After my challenge with the fused multiply-add instructions I managed to find some time to write a new test utility. It’s written ad hoc for unpaper but it can probably be used for other things too. It’s trivial and stupid but it got the job done.
What it does is simple: it loads both a golden and a result image files, compares the size and format, and then goes through all the bytes to identify how many differences are there between them. If less than 0.1% of the image surface changed, it consider the test a pass.
It’s not a particularly nice system, especially as it requires me to bundle some 180MB of golden files (they compress to just about 10 MB so it’s not a big deal), but it’s a strict improvement compared to what I had before, which is good.
This change actually allowed me to explore one change that I abandoned before because it resulted in non-pixel-perfect results. In particular, unpaper now uses single-precision floating points all over, rather than doubles. This is because the slight imperfection caused by this change are not relevant enough to warrant the ever-so-slight loss in performance due to the bigger variables.
But even up to here, there is very little gain in performance. Sure some calculation can be faster this way, but we’re still using the same set of AVX/FMA instructions. This is unfortunate, unless you start rewriting the algorithms used for searching for edges or rotations, there is no gain to be made by changing the size of the code.
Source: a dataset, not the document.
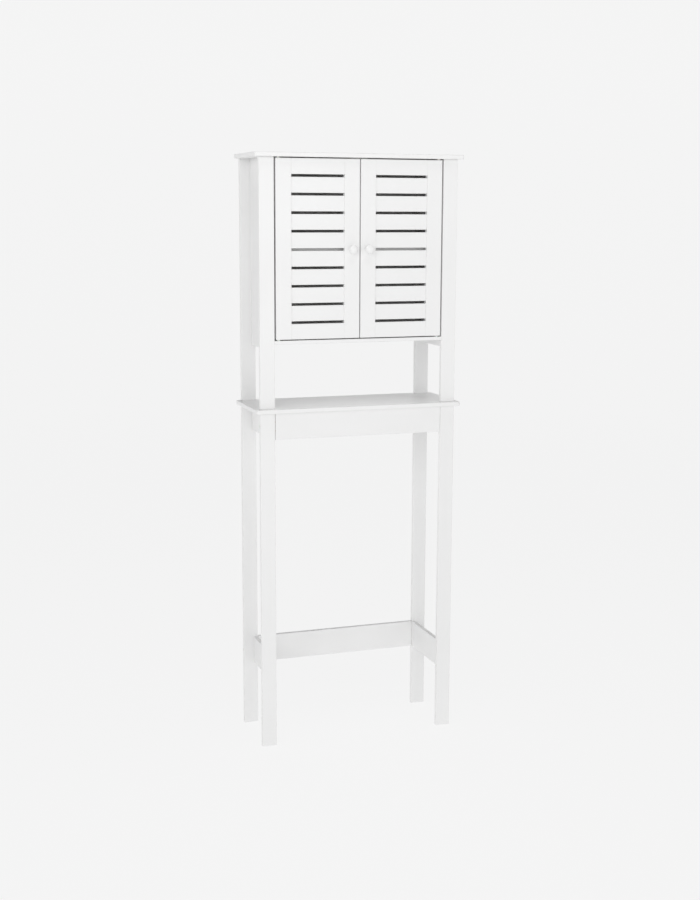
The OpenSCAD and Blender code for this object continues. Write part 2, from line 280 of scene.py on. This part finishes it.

When I converted unpaper to use libavcodec, I decided to make the code simple and as stupid as I could make it, as that meant I could have a baseline to improve from, but I’m not sure what the best way to improve it is, now.
I still have a branch that uses OpenMP for the processing, but since most of the filters applied are dependent on each other it does not work very well. Per-row processing gets slightly better results but they are really minimal as well. I think the most interesting parallel processing low-hanging fruit would be to execute processing in parallel on the two pages after splitting them from a single sheet of paper. Unfortunately, the loops used to do that processing right now are so complicated that I’m not looking forward to touch them for a long while.
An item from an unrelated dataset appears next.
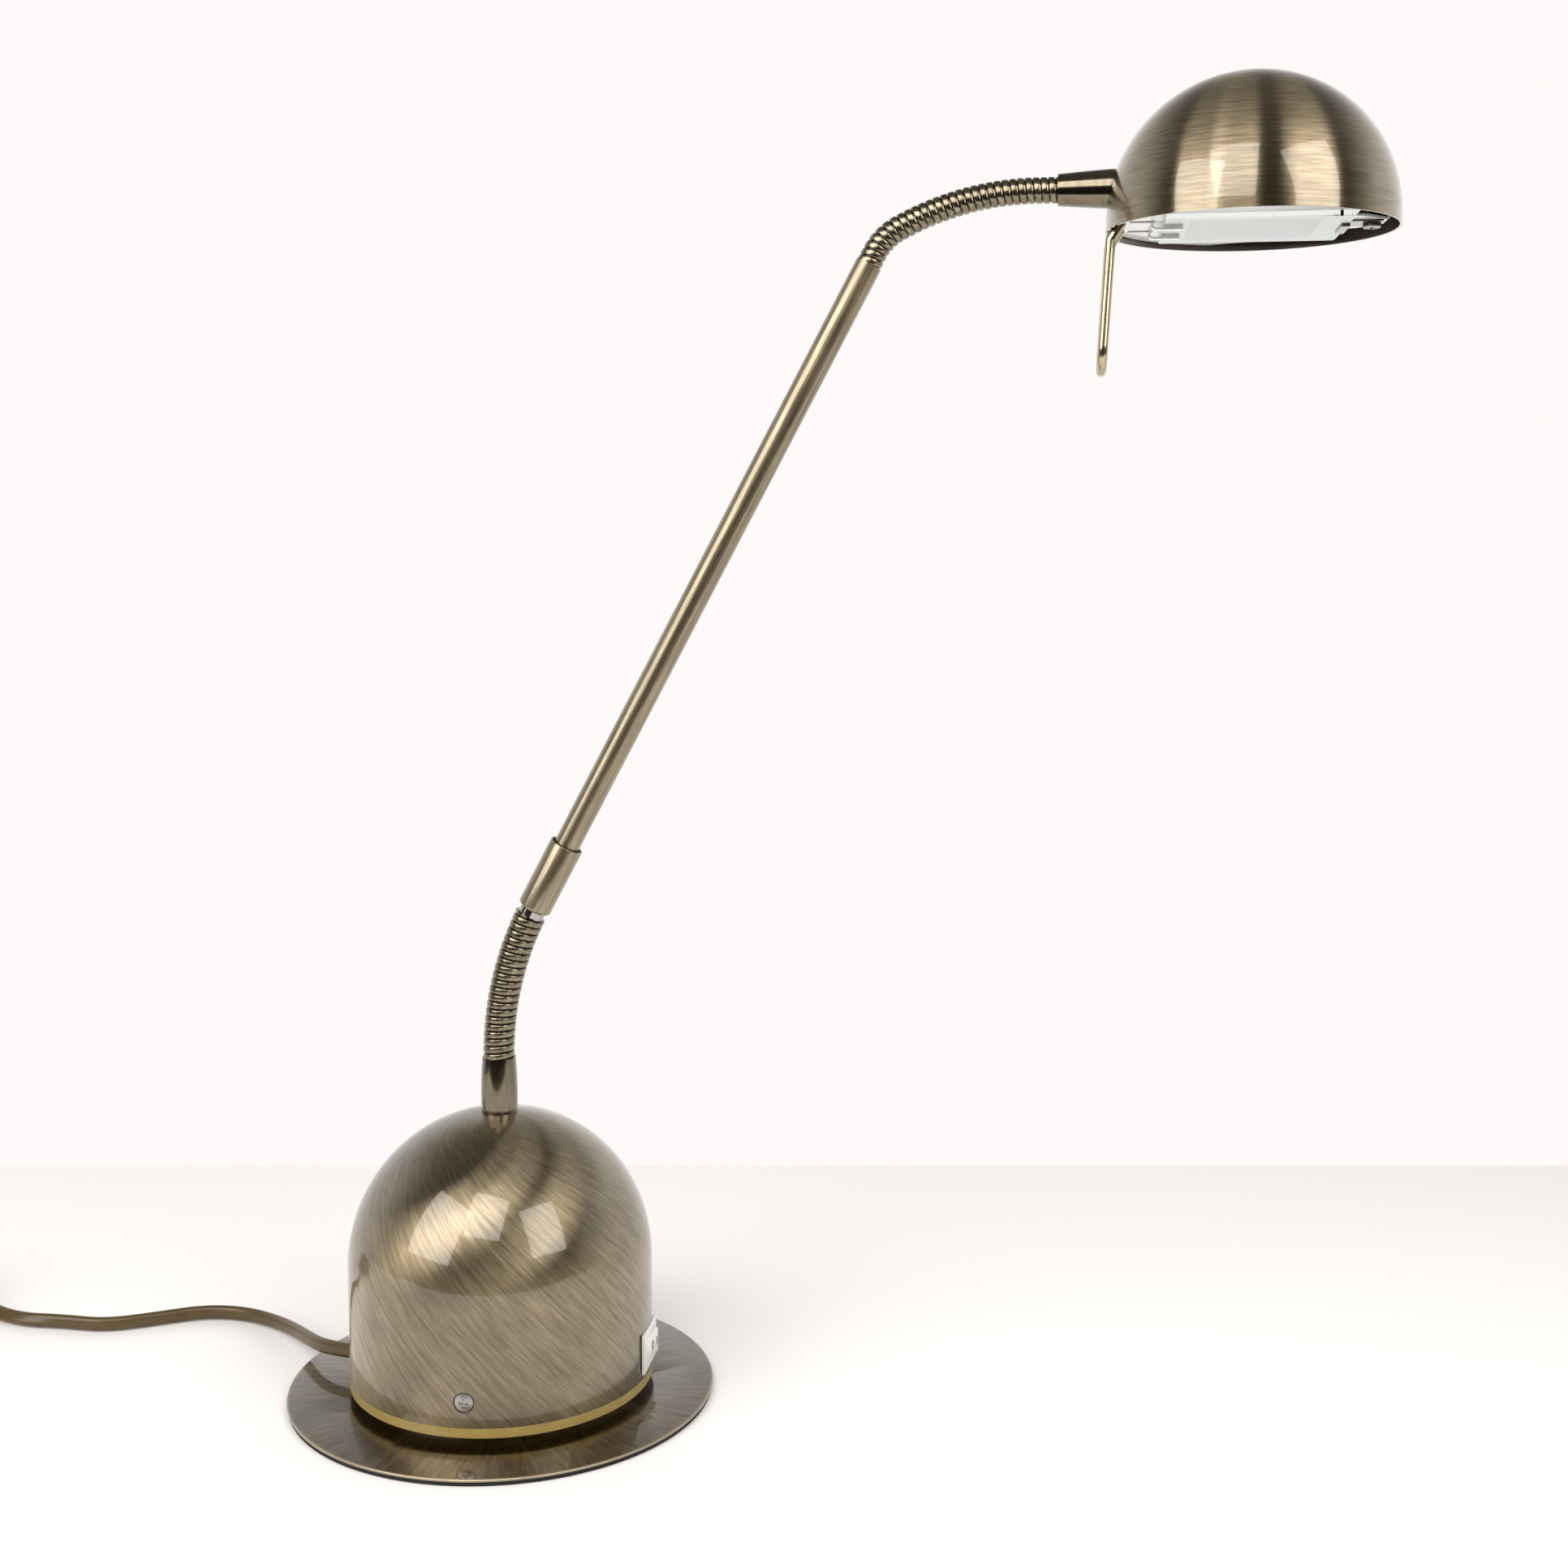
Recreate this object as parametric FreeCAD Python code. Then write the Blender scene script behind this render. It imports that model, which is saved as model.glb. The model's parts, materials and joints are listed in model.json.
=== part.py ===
import FreeCAD
import Part
import math
import os
from FreeCAD import Placement, Rotation, Vector

# Dome shade desk lamp, in millimetres. Z is up, the origin is the middle of the underside,
# and the arm leans towards +X. Every size that can be set by itself is named here once.

# Fits and gaps
RUN_FIT = 0.05      # a shaft or plug in its hole, on the radius
SEAT_GAP = 0.1      # between pieces of one assembly that are screwed together
FREE_GAP = 0.3      # between pieces that move apart

# Base plate and its pad
PAD_T = 1.5
DISC_R = 80.7
DISC_T = 0.9
PAD_INSET = 0.4

# Moulded tray between the plate and the dome
TRAY_FOOT_R = 50.0
TRAY_FOOT_H = 3.75
TRAY_LIP_H = 3.5
TRAY_FLOOR_T = 2.2
TRAY_WALL_T = 2.0
SPIGOT_H = 5.0
LUG_W = 11.0
LUG_T = 6.0
LUG_H = 16.0
PLATE_SCREW_R = 1.5
PLATE_SCREW_HEAD_R = 2.3
PLATE_SCREW_L = 7.0
PLATE_SCREW_CIRCLE = 40.0
PLATE_SCREWS = 3
BOSS_R = 3.6
BOSS_H = 6.0

# Domed housing
DOME_R = 57.5
DOME_WALL = 1.0
DOME_STRAIGHT = 41.3
DOME_SCREW_Z = 19.0
DOME_SCREW_TURN = 2.4
DOME_SCREW_R = 1.7
DOME_SINK_R = 3.8
DOME_SCREW_SUNK = 0.2
DOME_SCREW_CROWN = 0.5
DOME_SCREW_L = 8.0
CROSS_W = 0.9
CROSS_L = 3.6
CROSS_DEEP = 0.8

# Transformer
CORE_W = 54.0
CORE_H = 45.0
CORE_STACK = 22.0
LIMB_W = 18.0
WINDOW_W = 9.0
WINDOW_H = 27.0
CORE_X = -4.0
BOBBIN_T = 1.0
WINDING_R = 2.5
FRAME_T = 1.0
FRAME_FOOT = 9.0
FRAME_SCREW_R = 1.6
FRAME_SCREW_HEAD_R = 3.0

# Rocker switch on the +X side
BEZEL_L = 21.0
BEZEL_H = 15.0
BEZEL_T = 1.1
BEZEL_PROUD = 0.5
BEZEL_ROUND = 0.35
SWITCH_BODY_L = 19.0
SWITCH_BODY_H = 12.8
SWITCH_BODY_D = 13.0
SWITCH_Z = 19.6
ROCKER_R = 7.1
ROCKER_H = 9.2
ROCKER_PIVOT = 2.6
ROCKER_FACE = 3.4
ROCKER_DISH = 1.0
ROCKER_TILT = 8.0
ROCKER_BACK = 4.0
TRUNNION_R = 1.0
TRUNNION_L = 0.8
BLADE_W = 4.8
BLADE_T = 0.8
BLADE_L = 9.0
BLADE_PITCH = 7.0

# Terminal block and cord clamp
BLOCK_L = 15.0
BLOCK_W = 16.0
BLOCK_H = 11.0
BLOCK_GAP = 3.5
BLOCK_Y = 12.0
BLOCK_SCREW_R = 1.3
WIRE_HOLE_R = 1.6
CLAMP_W = 5.0
CLAMP_L = 16.0
CLAMP_T = 2.0
CLAMP_BACK = 11.0
INNER_LEAD_L = 20.0
CLAMP_SCREW_R = 1.2

# Ferrule on the dome and the root of the lower neck
FERRULE_H = 20.85
FERRULE_BOTTOM_R = 6.9
FERRULE_BELLY_R = 7.0
FERRULE_TOP_R = 6.35
FERRULE_FLOOR = 2.0
ROOT_R = 5.3
ROOT_STUB_R = 4.9
ROOT_STUB_L = 8.0
ROOT_NUT_AF = 14.0
ROOT_NUT_T = 3.0
ROOT_WASHER_R = 9.0
ROOT_WASHER_T = 1.2

# Goosenecks: lengths run along the axis, turns are in degrees from the heading before
LOWER_BAND_R = 5.95
LOWER_GROOVE_R = 5.0
LOWER_BORE_R = 3.2
LOWER_BEND_R = 122.0
LOWER_TURN = 28.0
LOWER_BANDS = 20
UPPER_BAND_R = 4.6
UPPER_GROOVE_R = 3.8
UPPER_BORE_R = 2.5
UPPER_LEAD_IN = 4.0
UPPER_TIGHT_R = 21.0
UPPER_TIGHT_TURN = 34.0
UPPER_WIDE_R = 103.0
UPPER_LEAD_OUT = 7.6
UPPER_BANDS = 28
GROOVE_W = 0.62
FLANK_W = 0.12
NECK_SECTIONS = 4

# Polished end of the lower neck, sleeve, arm tube
COLLAR_R = 4.9
COLLAR_L = 3.0
FLANGE_R = 5.7
FLANGE_T = 2.0
NECK_END_L = 8.0
SLEEVE_R = 6.4
SLEEVE_WALL = 0.55
SLEEVE_L = 27.5
SLEEVE_LIP = 1.0
SLEEVE_ROUND = 1.2
TUBE_R = 4.85
TUBE_WALL = 0.5
TUBE_TOP = 267.3
NIPPLE_L = 15.0
NIPPLE_BORE_R = 2.6
LEAD_R = 1.6
UPPER_ROOT_L = 12.0

# Shade and its ferrule
SHADE_REACH = 66.6
SHADE_R = 50.0
SHADE_WALL = 0.8
SHADE_SKIRT = 3.6
SHADE_DROP = 15.3
SHADE_FERRULE_R = 5.55
SHADE_FERRULE_MID_R = 6.35
SHADE_FERRULE_MID_L = 10.0
SHADE_FERRULE_END_R = 6.85
SHADE_FERRULE_MOUTH = 4.0
SHADE_STUB_R = 3.9
SHADE_STUB_L = 12.5
SHADE_NUT_AF = 13.0
SHADE_NUT_T = 3.4

# Strap that carries the reflector
STRAP_W = 10.0
STRAP_T = 1.2
STRAP_RISE = SHADE_NUT_AF / math.sqrt(3) + STRAP_T + FREE_GAP
STRAP_DROP = 7.0
STRAP_FOOT_L = 11.0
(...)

I tried some basic profile-guided optimization execution, just to figure out what needs to be improved, and compared with codiff
a proper release and a PGO version trained after the tests. Unfortunately the results are a bit vague and it means I’ll probably have to profile it properly if I want to get data out of it. If you’re curious here is the output when using rbelf-size -D
on the unpaper
binary when built normally, with profile-guided optimisation, with link-time optimisation, and with both profile-guided and link-time optimisation:
% rbelf-size -D ../release/unpaper ../release-pgo/unpaper ../release-lto/unpaper ../release-lto-pgo/unpaper
exec data rodata relro bss overhead allocated filename
34951 1396 22284 0 11072 3196 72899 ../release/unpaper
+5648 +312 -192 +0 +160 -6 +5922 ../release-pgo/unpaper
-272 +0 -1364 +0 +144 -55 -1547 ../release-lto/unpaper
+7424 +448 -1596 +0 +304 -61 +6519 ../release-lto-pgo/unpaper
It’s unfortunate that GCC does not give you any diagnostic on what it’s trying to do achieve when doing LTO, it would be interesting to see if you could steer the compiler to produce better code without it as well.
Anyway, enough with the microptimisations for now. If you want to make unpaper faster, feel free to send me pull requests for it, I’ll be glad to take a look at them!